## PROBLEM DESCRIPTION
Repeat only the lines running from the beginning of the material through the line that contains "# tints differ".

## DATA LINES
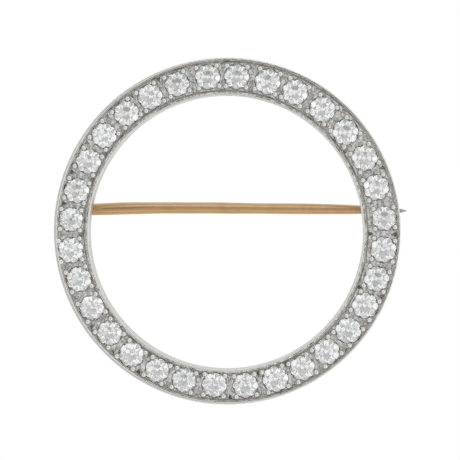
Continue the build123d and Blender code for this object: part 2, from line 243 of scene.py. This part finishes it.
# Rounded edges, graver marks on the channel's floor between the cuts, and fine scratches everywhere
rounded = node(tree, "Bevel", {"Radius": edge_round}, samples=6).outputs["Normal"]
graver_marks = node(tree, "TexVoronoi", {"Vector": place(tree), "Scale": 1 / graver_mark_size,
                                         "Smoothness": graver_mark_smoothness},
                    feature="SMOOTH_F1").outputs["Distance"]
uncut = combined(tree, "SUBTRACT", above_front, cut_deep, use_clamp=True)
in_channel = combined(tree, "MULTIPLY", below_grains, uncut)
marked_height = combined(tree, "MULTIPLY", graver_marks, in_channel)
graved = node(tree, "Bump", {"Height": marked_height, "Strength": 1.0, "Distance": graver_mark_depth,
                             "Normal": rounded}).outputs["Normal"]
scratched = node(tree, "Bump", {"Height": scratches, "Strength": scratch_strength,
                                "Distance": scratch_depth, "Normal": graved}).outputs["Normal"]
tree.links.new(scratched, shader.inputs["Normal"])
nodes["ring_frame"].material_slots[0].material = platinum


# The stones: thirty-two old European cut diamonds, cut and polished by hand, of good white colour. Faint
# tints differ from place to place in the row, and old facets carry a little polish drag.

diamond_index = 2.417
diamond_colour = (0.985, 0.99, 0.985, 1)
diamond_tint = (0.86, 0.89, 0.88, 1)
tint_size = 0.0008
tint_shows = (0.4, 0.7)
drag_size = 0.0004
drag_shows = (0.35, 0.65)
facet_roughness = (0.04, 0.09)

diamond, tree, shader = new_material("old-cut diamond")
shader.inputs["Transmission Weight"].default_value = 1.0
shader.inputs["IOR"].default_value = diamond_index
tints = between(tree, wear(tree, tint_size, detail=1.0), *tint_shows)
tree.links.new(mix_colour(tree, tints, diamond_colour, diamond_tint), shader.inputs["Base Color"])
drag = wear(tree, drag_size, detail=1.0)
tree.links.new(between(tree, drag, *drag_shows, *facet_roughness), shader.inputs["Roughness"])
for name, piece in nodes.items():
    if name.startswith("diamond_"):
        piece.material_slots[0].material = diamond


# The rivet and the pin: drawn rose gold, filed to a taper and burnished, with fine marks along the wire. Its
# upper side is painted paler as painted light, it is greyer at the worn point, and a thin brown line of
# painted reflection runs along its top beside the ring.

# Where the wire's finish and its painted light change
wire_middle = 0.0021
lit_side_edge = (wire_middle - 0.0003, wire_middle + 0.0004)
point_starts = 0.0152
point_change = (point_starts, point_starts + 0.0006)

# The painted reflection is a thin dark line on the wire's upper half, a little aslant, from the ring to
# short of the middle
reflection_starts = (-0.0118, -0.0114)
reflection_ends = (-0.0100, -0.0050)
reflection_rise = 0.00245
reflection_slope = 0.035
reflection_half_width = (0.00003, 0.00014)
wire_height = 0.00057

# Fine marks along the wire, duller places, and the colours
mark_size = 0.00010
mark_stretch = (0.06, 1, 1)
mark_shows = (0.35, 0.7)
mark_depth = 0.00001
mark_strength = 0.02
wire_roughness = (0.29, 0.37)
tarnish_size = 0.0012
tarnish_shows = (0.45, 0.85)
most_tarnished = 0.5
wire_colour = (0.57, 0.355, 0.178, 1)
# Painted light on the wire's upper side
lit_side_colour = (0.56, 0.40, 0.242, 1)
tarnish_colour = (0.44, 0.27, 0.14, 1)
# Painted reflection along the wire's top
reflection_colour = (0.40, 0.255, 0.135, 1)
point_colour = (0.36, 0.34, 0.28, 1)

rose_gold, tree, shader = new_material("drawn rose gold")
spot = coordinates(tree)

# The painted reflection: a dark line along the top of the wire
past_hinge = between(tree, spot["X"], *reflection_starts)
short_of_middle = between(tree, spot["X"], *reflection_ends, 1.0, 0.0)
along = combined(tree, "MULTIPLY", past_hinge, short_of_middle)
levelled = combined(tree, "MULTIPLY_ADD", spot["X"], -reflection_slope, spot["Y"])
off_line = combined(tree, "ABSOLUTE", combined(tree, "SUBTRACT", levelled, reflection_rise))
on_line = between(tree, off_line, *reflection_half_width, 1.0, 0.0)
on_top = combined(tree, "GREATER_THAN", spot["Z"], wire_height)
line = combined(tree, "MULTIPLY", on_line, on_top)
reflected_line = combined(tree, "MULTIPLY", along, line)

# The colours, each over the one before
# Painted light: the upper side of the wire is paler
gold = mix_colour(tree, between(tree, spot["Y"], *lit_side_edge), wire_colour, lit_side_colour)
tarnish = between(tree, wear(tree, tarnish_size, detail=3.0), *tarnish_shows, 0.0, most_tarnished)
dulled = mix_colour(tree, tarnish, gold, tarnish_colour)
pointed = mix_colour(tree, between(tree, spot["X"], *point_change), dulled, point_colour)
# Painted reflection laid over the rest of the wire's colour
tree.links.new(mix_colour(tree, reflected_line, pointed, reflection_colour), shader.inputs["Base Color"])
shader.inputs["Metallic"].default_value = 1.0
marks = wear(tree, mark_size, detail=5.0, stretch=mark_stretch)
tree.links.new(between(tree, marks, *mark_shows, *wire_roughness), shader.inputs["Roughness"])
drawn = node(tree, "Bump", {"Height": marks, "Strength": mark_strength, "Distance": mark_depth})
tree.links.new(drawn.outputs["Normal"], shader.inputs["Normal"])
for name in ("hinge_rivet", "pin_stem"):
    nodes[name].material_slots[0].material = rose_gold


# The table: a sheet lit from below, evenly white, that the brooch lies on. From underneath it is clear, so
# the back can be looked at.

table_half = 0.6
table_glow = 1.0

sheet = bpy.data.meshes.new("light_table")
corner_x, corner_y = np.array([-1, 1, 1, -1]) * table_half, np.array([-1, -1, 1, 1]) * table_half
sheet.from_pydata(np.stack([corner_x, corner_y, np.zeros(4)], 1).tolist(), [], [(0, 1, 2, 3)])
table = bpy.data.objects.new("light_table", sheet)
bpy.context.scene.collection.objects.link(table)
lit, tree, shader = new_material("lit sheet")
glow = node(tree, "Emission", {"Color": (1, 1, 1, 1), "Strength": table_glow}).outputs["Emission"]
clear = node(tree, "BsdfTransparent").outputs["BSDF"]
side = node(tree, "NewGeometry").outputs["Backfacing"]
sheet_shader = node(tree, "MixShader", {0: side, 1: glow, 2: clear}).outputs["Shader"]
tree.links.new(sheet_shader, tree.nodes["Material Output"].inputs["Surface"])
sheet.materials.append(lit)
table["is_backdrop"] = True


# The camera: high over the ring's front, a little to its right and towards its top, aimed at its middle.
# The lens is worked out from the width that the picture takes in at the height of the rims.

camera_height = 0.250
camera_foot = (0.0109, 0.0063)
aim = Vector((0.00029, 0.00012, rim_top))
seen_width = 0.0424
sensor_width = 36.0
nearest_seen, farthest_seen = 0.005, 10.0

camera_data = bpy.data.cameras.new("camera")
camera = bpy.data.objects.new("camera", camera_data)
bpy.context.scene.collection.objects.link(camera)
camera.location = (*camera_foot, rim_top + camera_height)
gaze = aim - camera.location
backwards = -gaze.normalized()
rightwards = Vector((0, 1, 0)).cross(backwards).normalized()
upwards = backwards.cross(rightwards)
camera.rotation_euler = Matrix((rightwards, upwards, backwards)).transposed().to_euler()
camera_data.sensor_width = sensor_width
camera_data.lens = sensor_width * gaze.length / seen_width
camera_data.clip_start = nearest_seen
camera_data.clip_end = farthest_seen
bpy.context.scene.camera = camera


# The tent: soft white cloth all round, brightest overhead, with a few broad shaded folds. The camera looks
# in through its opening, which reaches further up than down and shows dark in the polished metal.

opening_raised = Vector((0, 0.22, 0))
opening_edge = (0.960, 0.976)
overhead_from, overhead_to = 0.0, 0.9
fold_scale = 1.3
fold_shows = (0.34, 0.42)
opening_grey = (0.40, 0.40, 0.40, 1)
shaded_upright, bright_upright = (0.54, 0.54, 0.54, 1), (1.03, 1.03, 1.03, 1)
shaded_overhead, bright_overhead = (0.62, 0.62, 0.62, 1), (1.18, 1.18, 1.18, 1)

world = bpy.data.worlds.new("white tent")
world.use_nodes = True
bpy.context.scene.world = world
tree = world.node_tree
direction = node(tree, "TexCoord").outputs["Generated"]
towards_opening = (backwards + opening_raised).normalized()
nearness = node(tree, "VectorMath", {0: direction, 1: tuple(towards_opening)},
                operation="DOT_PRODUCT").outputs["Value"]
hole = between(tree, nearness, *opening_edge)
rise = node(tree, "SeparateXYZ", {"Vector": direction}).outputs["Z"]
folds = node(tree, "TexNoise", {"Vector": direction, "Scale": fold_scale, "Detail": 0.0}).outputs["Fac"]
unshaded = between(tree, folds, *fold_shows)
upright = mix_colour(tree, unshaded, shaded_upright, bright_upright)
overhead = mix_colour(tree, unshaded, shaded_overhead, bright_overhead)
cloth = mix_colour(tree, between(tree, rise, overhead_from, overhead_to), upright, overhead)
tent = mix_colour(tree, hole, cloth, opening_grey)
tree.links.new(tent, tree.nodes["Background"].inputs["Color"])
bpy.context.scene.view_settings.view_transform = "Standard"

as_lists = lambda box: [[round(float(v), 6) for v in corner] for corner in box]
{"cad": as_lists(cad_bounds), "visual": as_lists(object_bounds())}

## THE ANSWER
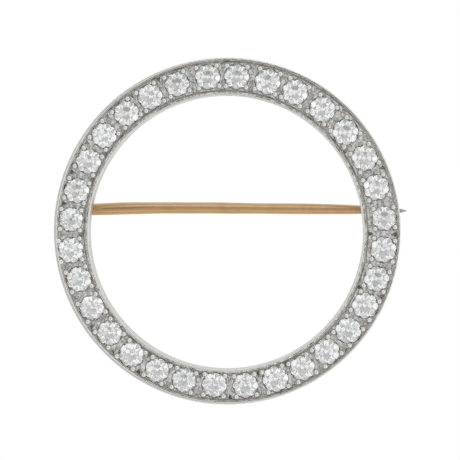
Continue the build123d and Blender code for this object: part 2, from line 243 of scene.py. This part finishes it.
# Rounded edges, graver marks on the channel's floor between the cuts, and fine scratches everywhere
rounded = node(tree, "Bevel", {"Radius": edge_round}, samples=6).outputs["Normal"]
graver_marks = node(tree, "TexVoronoi", {"Vector": place(tree), "Scale": 1 / graver_mark_size,
                                         "Smoothness": graver_mark_smoothness},
                    feature="SMOOTH_F1").outputs["Distance"]
uncut = combined(tree, "SUBTRACT", above_front, cut_deep, use_clamp=True)
in_channel = combined(tree, "MULTIPLY", below_grains, uncut)
marked_height = combined(tree, "MULTIPLY", graver_marks, in_channel)
graved = node(tree, "Bump", {"Height": marked_height, "Strength": 1.0, "Distance": graver_mark_depth,
                             "Normal": rounded}).outputs["Normal"]
scratched = node(tree, "Bump", {"Height": scratches, "Strength": scratch_strength,
                                "Distance": scratch_depth, "Normal": graved}).outputs["Normal"]
tree.links.new(scratched, shader.inputs["Normal"])
nodes["ring_frame"].material_slots[0].material = platinum


# The stones: thirty-two old European cut diamonds, cut and polished by hand, of good white colour. Faint
# tints differ from place to place in the row, and old facets carry a little polish drag.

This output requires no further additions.